◆ **TASK INSTRUCTIONS**:
Extract the complete listing and output it unchanged.
-- INFORMATION SUPPLIED start --
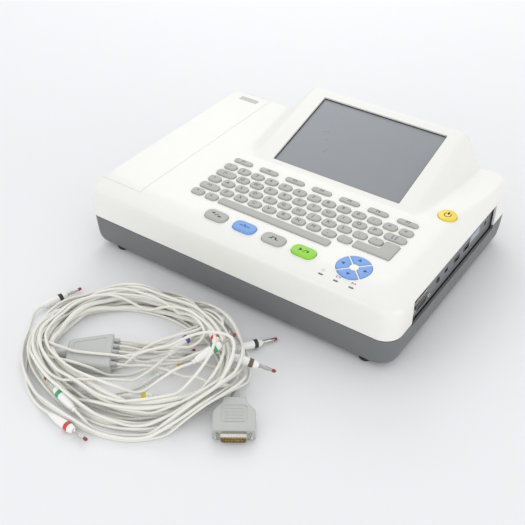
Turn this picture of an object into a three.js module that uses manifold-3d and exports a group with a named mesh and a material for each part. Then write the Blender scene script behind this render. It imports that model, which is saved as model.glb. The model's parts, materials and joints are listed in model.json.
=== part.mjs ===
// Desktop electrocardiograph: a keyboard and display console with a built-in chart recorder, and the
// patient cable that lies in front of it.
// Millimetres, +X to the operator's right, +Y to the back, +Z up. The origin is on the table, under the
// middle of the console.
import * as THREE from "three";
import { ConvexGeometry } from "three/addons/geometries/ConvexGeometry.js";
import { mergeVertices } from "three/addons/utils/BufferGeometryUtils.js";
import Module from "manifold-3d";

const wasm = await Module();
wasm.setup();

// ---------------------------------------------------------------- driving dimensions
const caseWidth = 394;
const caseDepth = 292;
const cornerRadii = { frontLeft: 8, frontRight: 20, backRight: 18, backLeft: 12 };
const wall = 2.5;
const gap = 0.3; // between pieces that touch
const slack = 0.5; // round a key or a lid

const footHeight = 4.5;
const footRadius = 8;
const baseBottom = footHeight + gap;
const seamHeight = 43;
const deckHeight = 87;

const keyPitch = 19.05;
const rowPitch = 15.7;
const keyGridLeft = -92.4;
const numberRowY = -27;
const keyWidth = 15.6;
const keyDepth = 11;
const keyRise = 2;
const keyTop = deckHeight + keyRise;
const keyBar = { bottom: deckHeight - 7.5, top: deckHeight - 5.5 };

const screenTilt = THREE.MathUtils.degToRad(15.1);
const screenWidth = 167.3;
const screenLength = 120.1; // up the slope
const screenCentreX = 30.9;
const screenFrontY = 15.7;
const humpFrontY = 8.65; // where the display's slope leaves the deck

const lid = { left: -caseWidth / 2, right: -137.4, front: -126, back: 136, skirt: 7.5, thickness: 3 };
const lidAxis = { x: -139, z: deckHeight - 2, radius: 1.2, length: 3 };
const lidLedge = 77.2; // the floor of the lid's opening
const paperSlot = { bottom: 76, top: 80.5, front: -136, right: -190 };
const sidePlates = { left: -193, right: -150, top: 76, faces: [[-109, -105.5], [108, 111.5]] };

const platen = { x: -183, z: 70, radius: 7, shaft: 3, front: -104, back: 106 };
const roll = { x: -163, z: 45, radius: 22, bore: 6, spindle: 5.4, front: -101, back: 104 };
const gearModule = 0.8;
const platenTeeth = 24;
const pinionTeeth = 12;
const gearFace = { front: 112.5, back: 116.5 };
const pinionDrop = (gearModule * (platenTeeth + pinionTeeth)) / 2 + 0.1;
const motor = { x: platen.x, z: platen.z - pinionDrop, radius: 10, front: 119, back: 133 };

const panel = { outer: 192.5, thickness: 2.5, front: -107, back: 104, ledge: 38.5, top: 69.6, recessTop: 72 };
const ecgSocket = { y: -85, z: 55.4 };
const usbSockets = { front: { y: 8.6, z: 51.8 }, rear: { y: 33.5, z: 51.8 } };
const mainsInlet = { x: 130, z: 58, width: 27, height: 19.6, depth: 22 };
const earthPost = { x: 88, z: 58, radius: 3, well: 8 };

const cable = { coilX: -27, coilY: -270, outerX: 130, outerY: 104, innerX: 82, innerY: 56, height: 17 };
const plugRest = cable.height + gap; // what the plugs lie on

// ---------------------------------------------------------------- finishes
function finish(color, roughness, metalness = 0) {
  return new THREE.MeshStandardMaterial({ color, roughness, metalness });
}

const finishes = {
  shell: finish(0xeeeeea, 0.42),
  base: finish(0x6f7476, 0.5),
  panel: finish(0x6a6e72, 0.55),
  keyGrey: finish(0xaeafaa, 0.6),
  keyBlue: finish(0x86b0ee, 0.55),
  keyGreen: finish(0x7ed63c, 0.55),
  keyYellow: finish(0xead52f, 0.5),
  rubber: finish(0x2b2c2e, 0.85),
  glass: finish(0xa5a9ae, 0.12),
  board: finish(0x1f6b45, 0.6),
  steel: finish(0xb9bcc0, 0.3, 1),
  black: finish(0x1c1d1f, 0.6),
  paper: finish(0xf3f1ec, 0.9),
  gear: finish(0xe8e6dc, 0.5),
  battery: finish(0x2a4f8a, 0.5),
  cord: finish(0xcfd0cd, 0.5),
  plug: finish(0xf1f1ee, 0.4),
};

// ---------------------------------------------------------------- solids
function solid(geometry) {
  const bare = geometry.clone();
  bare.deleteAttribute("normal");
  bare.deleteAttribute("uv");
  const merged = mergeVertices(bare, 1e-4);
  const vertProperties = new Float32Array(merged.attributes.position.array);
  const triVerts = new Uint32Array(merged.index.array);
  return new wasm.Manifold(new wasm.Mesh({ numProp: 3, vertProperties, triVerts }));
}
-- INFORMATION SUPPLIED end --
◆ **RESULT FOR THIS EXERCISE**:
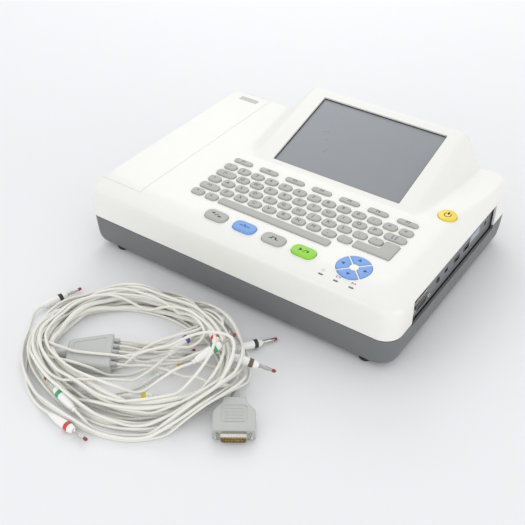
Turn this picture of an object into a three.js module that uses manifold-3d and exports a group with a named mesh and a material for each part. Then write the Blender scene script behind this render. It imports that model, which is saved as model.glb. The model's parts, materials and joints are listed in model.json.
=== part.mjs ===
// Desktop electrocardiograph: a keyboard and display console with a built-in chart recorder, and the
// patient cable that lies in front of it.
// Millimetres, +X to the operator's right, +Y to the back, +Z up. The origin is on the table, under the
// middle of the console.
import * as THREE from "three";
import { ConvexGeometry } from "three/addons/geometries/ConvexGeometry.js";
import { mergeVertices } from "three/addons/utils/BufferGeometryUtils.js";
import Module from "manifold-3d";

const wasm = await Module();
wasm.setup();

// ---------------------------------------------------------------- driving dimensions
const caseWidth = 394;
const caseDepth = 292;
const cornerRadii = { frontLeft: 8, frontRight: 20, backRight: 18, backLeft: 12 };
const wall = 2.5;
const gap = 0.3; // between pieces that touch
const slack = 0.5; // round a key or a lid

const footHeight = 4.5;
const footRadius = 8;
const baseBottom = footHeight + gap;
const seamHeight = 43;
const deckHeight = 87;

const keyPitch = 19.05;
const rowPitch = 15.7;
const keyGridLeft = -92.4;
const numberRowY = -27;
const keyWidth = 15.6;
const keyDepth = 11;
const keyRise = 2;
const keyTop = deckHeight + keyRise;
const keyBar = { bottom: deckHeight - 7.5, top: deckHeight - 5.5 };

const screenTilt = THREE.MathUtils.degToRad(15.1);
const screenWidth = 167.3;
const screenLength = 120.1; // up the slope
const screenCentreX = 30.9;
const screenFrontY = 15.7;
const humpFrontY = 8.65; // where the display's slope leaves the deck

const lid = { left: -caseWidth / 2, right: -137.4, front: -126, back: 136, skirt: 7.5, thickness: 3 };
const lidAxis = { x: -139, z: deckHeight - 2, radius: 1.2, length: 3 };
const lidLedge = 77.2; // the floor of the lid's opening
const paperSlot = { bottom: 76, top: 80.5, front: -136, right: -190 };
const sidePlates = { left: -193, right: -150, top: 76, faces: [[-109, -105.5], [108, 111.5]] };

const platen = { x: -183, z: 70, radius: 7, shaft: 3, front: -104, back: 106 };
const roll = { x: -163, z: 45, radius: 22, bore: 6, spindle: 5.4, front: -101, back: 104 };
const gearModule = 0.8;
const platenTeeth = 24;
const pinionTeeth = 12;
const gearFace = { front: 112.5, back: 116.5 };
const pinionDrop = (gearModule * (platenTeeth + pinionTeeth)) / 2 + 0.1;
const motor = { x: platen.x, z: platen.z - pinionDrop, radius: 10, front: 119, back: 133 };

const panel = { outer: 192.5, thickness: 2.5, front: -107, back: 104, ledge: 38.5, top: 69.6, recessTop: 72 };
const ecgSocket = { y: -85, z: 55.4 };
const usbSockets = { front: { y: 8.6, z: 51.8 }, rear: { y: 33.5, z: 51.8 } };
const mainsInlet = { x: 130, z: 58, width: 27, height: 19.6, depth: 22 };
const earthPost = { x: 88, z: 58, radius: 3, well: 8 };

const cable = { coilX: -27, coilY: -270, outerX: 130, outerY: 104, innerX: 82, innerY: 56, height: 17 };
const plugRest = cable.height + gap; // what the plugs lie on

// ---------------------------------------------------------------- finishes
function finish(color, roughness, metalness = 0) {
  return new THREE.MeshStandardMaterial({ color, roughness, metalness });
}

const finishes = {
  shell: finish(0xeeeeea, 0.42),
  base: finish(0x6f7476, 0.5),
  panel: finish(0x6a6e72, 0.55),
  keyGrey: finish(0xaeafaa, 0.6),
  keyBlue: finish(0x86b0ee, 0.55),
  keyGreen: finish(0x7ed63c, 0.55),
  keyYellow: finish(0xead52f, 0.5),
  rubber: finish(0x2b2c2e, 0.85),
  glass: finish(0xa5a9ae, 0.12),
  board: finish(0x1f6b45, 0.6),
  steel: finish(0xb9bcc0, 0.3, 1),
  black: finish(0x1c1d1f, 0.6),
  paper: finish(0xf3f1ec, 0.9),
  gear: finish(0xe8e6dc, 0.5),
  battery: finish(0x2a4f8a, 0.5),
  cord: finish(0xcfd0cd, 0.5),
  plug: finish(0xf1f1ee, 0.4),
};

// ---------------------------------------------------------------- solids
function solid(geometry) {
  const bare = geometry.clone();
  bare.deleteAttribute("normal");
  bare.deleteAttribute("uv");
  const merged = mergeVertices(bare, 1e-4);
  const vertProperties = new Float32Array(merged.attributes.position.array);
  const triVerts = new Uint32Array(merged.index.array);
  return new wasm.Manifold(new wasm.Mesh({ numProp: 3, vertProperties, triVerts }));
}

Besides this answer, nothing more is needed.